■ REQUIREMENT:
Reproduce exactly, and only, the lines running from the start of the entries below to the line containing "bpy.context.scene.world = world".

(3D code data)
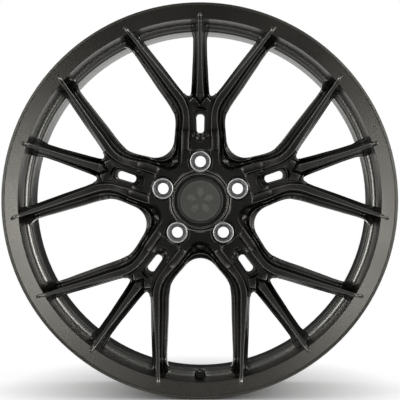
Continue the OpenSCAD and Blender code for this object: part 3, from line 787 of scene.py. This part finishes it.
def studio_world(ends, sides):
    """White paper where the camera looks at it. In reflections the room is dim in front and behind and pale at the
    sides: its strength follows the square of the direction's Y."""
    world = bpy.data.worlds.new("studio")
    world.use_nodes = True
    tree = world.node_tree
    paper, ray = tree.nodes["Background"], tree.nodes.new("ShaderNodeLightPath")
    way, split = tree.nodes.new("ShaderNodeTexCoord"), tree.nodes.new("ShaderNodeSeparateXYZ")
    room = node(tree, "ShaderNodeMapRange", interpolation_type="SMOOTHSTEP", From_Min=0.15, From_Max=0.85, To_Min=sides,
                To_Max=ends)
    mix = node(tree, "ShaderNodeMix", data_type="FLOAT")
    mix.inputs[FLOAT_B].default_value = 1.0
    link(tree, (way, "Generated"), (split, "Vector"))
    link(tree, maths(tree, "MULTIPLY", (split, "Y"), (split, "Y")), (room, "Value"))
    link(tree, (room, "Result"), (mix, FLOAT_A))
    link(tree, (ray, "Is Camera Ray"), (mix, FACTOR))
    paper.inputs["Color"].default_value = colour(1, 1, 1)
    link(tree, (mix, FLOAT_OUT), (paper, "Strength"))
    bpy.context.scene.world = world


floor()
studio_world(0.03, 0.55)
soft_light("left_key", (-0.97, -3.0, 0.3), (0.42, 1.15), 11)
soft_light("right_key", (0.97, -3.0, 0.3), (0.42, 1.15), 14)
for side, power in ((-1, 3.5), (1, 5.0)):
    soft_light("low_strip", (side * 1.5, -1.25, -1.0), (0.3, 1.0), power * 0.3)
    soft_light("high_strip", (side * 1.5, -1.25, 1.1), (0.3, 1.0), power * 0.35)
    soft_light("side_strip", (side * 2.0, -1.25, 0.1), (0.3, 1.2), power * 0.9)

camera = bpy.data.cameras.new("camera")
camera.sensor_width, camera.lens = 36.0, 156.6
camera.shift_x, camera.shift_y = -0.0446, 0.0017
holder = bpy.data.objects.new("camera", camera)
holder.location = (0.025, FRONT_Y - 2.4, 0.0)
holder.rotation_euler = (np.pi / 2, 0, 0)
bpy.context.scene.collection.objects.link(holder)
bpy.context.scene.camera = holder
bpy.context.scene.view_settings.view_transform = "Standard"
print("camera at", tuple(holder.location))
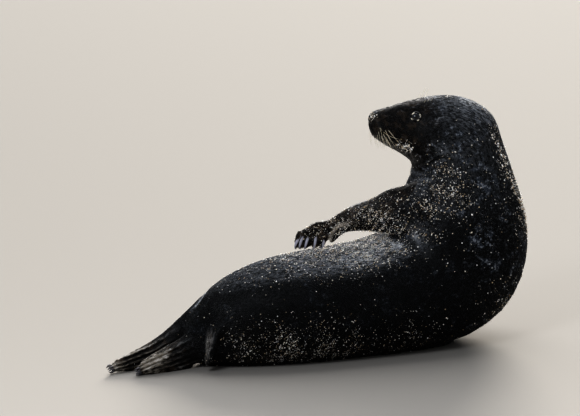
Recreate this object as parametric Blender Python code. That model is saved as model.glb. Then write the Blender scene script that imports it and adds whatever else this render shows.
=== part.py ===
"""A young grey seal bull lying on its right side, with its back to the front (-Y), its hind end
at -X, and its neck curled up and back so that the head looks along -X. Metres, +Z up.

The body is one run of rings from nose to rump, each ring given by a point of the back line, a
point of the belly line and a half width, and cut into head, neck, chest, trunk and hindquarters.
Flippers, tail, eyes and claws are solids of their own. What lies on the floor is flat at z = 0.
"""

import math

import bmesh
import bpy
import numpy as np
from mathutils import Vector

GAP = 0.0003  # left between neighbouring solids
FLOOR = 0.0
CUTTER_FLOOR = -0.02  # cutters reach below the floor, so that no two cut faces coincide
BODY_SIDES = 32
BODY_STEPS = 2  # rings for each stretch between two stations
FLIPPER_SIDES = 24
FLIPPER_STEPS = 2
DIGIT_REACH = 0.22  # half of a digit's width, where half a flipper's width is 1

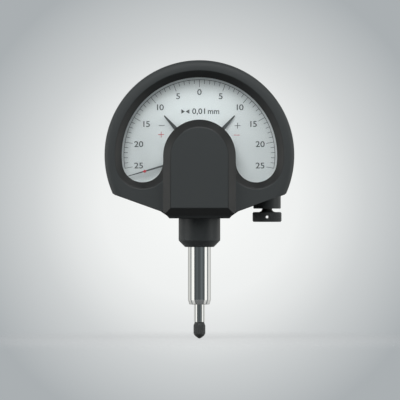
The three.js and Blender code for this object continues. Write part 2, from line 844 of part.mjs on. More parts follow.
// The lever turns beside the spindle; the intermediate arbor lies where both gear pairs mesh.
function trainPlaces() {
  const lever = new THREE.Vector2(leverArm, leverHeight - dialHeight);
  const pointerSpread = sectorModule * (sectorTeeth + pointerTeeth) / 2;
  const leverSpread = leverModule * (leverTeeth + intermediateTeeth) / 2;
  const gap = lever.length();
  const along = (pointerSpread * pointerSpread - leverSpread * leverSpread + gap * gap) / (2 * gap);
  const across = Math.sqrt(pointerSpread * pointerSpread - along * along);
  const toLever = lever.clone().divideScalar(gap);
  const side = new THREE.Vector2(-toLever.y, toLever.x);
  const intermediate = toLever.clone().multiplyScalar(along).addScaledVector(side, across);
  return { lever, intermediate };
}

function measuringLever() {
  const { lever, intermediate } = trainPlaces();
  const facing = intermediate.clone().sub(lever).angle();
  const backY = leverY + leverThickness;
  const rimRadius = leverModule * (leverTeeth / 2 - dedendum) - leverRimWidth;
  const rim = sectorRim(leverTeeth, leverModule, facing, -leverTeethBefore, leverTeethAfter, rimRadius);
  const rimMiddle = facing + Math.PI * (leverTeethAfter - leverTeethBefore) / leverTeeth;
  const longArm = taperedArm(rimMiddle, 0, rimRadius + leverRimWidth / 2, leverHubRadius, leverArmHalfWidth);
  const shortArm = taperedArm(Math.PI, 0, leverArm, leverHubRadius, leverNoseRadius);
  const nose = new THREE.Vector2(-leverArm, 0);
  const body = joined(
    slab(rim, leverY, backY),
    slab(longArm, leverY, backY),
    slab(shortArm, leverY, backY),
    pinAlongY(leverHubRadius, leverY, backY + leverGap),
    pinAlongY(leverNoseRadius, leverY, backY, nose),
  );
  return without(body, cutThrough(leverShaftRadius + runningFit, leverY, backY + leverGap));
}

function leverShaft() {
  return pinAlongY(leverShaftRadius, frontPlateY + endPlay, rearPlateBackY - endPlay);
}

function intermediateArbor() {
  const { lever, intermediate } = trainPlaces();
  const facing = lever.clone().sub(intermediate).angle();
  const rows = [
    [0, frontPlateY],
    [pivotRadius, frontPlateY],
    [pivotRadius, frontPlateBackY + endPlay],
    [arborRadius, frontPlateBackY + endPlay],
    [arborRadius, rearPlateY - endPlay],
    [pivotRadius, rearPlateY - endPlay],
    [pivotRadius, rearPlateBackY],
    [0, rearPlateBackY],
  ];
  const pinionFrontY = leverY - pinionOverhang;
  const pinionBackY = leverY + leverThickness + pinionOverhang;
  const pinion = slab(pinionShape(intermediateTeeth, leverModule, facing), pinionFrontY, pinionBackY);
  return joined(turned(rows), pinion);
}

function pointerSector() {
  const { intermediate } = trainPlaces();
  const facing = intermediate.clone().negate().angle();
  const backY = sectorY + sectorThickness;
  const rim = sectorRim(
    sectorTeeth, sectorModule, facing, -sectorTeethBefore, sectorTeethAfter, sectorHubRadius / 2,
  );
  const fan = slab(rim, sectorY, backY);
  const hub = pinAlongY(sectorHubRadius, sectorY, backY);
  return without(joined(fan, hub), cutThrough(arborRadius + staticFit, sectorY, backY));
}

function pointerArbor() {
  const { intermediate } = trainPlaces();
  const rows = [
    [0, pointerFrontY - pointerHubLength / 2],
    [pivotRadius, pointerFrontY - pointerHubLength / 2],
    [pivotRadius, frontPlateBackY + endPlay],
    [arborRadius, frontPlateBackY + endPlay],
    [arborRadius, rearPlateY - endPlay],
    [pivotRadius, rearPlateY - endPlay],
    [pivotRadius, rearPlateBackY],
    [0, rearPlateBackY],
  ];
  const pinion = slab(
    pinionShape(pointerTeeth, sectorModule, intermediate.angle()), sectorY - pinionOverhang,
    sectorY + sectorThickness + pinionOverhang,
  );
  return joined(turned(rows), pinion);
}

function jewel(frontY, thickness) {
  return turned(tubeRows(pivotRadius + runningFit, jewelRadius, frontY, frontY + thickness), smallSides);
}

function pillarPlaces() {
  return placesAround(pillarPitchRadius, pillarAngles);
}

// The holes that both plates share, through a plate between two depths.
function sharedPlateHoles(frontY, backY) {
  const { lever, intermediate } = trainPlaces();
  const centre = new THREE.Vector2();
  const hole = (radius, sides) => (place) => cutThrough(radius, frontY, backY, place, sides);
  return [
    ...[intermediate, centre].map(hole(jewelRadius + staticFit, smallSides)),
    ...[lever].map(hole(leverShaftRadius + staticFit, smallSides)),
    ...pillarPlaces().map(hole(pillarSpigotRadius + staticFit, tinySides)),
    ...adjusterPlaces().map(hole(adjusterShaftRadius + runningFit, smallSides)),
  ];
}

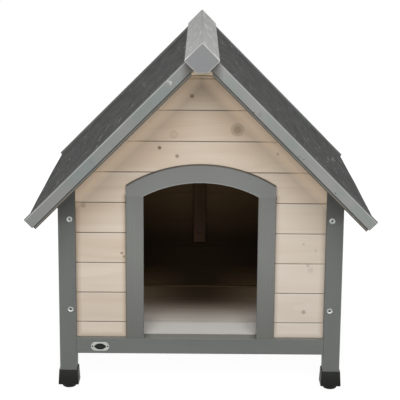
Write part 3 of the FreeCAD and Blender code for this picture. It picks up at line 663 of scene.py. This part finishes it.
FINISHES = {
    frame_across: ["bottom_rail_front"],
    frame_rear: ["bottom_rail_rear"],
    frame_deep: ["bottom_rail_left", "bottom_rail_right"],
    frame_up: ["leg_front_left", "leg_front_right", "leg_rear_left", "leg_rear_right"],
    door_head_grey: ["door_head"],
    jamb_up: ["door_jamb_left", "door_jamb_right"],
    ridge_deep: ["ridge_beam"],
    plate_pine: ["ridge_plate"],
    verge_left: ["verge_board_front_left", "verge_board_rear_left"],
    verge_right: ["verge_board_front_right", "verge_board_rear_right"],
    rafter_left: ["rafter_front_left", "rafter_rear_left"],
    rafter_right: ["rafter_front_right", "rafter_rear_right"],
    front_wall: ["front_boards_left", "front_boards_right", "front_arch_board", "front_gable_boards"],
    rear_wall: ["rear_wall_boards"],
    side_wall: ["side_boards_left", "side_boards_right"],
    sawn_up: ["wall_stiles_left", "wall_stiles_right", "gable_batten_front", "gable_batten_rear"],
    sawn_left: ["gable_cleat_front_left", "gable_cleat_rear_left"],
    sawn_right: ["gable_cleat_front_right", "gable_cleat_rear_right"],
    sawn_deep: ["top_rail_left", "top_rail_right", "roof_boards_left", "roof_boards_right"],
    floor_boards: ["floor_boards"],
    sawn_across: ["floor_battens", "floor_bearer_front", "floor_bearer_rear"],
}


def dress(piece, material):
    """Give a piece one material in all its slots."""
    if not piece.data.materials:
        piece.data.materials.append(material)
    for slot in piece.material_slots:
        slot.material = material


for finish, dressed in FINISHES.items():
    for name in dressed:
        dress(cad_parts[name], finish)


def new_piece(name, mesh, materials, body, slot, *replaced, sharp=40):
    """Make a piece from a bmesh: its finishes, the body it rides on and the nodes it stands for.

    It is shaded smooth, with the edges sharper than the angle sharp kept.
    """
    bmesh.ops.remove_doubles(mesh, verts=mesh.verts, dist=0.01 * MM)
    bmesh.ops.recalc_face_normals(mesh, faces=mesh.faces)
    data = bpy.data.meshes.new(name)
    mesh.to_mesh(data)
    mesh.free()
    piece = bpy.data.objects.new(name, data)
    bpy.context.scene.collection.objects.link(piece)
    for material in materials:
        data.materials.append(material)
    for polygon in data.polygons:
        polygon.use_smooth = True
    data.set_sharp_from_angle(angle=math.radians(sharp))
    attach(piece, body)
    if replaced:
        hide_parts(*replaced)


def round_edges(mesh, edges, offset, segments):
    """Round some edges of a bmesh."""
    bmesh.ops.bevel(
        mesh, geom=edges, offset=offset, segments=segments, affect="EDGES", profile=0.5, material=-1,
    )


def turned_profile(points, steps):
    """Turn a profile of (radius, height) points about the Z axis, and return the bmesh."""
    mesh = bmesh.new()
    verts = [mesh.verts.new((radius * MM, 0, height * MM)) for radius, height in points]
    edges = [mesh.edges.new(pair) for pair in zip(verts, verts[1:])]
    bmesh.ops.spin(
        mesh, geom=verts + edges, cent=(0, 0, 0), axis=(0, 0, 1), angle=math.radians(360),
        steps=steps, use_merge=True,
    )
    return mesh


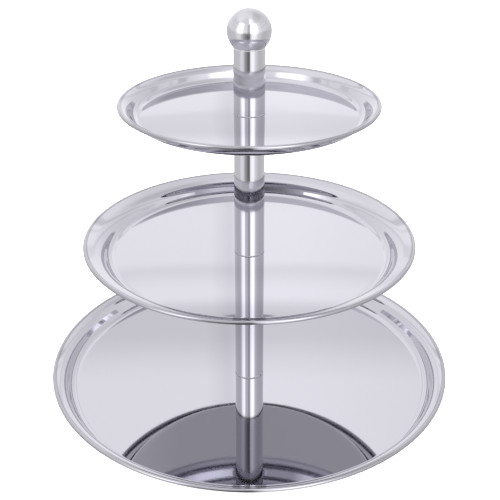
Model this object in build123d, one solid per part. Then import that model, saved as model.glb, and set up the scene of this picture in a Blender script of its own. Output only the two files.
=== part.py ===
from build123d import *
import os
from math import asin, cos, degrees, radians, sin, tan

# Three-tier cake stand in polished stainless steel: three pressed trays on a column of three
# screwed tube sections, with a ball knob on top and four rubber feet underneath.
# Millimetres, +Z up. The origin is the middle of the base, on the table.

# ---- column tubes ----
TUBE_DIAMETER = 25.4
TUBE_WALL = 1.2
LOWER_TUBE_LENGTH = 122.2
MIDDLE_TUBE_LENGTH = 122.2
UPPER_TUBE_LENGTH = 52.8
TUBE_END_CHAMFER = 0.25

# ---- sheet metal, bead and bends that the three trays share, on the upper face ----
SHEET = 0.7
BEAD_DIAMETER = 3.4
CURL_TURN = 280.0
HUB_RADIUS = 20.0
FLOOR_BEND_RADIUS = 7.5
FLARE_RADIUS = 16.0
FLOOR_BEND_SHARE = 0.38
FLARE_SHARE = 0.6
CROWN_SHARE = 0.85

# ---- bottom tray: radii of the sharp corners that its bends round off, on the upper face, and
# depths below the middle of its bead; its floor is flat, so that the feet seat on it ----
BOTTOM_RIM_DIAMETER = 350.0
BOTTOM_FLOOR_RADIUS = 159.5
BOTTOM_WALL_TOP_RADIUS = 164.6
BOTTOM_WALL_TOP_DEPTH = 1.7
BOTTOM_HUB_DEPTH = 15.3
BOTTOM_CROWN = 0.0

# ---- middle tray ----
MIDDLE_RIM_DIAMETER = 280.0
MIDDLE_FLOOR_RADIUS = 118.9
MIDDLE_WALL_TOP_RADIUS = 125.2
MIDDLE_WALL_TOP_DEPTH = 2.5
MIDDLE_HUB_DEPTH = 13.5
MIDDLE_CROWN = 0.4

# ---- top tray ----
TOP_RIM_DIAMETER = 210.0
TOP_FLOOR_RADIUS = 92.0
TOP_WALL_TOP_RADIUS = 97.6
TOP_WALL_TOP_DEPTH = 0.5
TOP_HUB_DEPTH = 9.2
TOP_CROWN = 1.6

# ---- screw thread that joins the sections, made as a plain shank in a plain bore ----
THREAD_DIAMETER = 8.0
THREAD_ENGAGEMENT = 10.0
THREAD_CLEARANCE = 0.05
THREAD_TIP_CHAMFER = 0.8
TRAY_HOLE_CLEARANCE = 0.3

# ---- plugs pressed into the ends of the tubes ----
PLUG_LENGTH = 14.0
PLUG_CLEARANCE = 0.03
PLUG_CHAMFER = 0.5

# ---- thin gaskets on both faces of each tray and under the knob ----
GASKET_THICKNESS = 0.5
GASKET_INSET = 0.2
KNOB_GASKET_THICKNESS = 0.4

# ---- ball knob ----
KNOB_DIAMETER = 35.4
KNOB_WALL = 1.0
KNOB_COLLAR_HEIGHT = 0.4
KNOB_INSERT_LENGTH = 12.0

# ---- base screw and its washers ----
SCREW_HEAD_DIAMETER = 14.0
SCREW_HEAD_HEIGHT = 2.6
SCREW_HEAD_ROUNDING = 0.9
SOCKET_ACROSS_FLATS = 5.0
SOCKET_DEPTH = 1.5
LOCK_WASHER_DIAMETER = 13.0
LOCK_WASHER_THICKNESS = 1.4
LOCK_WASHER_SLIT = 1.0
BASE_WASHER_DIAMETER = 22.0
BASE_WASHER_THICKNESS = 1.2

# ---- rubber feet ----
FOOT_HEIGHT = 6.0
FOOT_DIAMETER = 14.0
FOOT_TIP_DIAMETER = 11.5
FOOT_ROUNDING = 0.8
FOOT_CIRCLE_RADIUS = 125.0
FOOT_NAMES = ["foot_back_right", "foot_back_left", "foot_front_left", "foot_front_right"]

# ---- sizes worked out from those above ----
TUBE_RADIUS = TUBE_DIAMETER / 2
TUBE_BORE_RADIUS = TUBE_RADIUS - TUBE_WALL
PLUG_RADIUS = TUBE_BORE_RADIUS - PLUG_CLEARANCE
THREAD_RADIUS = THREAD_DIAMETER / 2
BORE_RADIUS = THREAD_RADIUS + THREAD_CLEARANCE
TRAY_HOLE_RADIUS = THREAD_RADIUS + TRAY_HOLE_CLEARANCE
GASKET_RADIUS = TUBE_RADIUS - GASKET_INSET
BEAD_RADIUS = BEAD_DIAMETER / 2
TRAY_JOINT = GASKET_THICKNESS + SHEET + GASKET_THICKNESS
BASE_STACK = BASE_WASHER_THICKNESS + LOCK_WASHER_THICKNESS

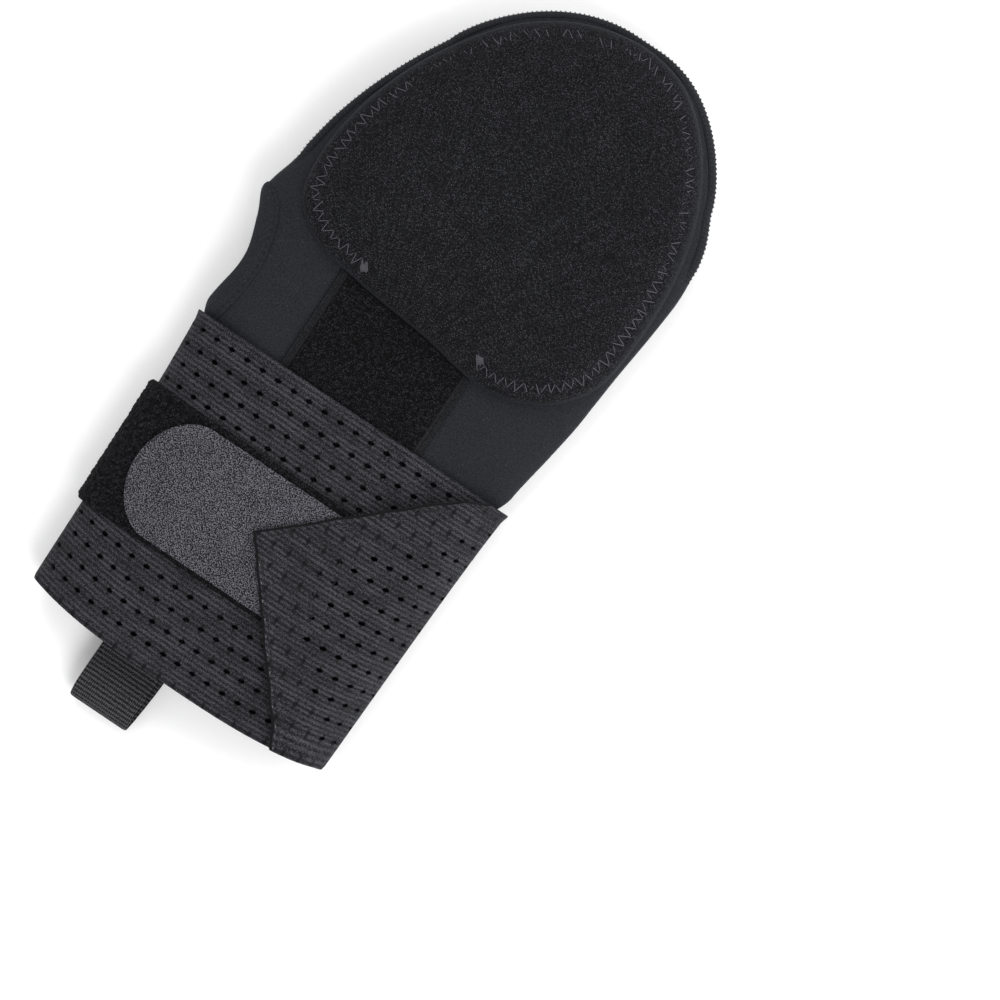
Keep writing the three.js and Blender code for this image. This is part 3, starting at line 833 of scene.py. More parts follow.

■ ANSWER TO THIS PROBLEM:
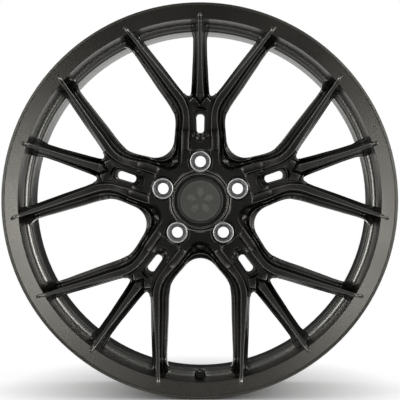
Continue the OpenSCAD and Blender code for this object: part 3, from line 787 of scene.py. This part finishes it.
def studio_world(ends, sides):
    """White paper where the camera looks at it. In reflections the room is dim in front and behind and pale at the
    sides: its strength follows the square of the direction's Y."""
    world = bpy.data.worlds.new("studio")
    world.use_nodes = True
    tree = world.node_tree
    paper, ray = tree.nodes["Background"], tree.nodes.new("ShaderNodeLightPath")
    way, split = tree.nodes.new("ShaderNodeTexCoord"), tree.nodes.new("ShaderNodeSeparateXYZ")
    room = node(tree, "ShaderNodeMapRange", interpolation_type="SMOOTHSTEP", From_Min=0.15, From_Max=0.85, To_Min=sides,
                To_Max=ends)
    mix = node(tree, "ShaderNodeMix", data_type="FLOAT")
    mix.inputs[FLOAT_B].default_value = 1.0
    link(tree, (way, "Generated"), (split, "Vector"))
    link(tree, maths(tree, "MULTIPLY", (split, "Y"), (split, "Y")), (room, "Value"))
    link(tree, (room, "Result"), (mix, FLOAT_A))
    link(tree, (ray, "Is Camera Ray"), (mix, FACTOR))
    paper.inputs["Color"].default_value = colour(1, 1, 1)
    link(tree, (mix, FLOAT_OUT), (paper, "Strength"))
    bpy.context.scene.world = world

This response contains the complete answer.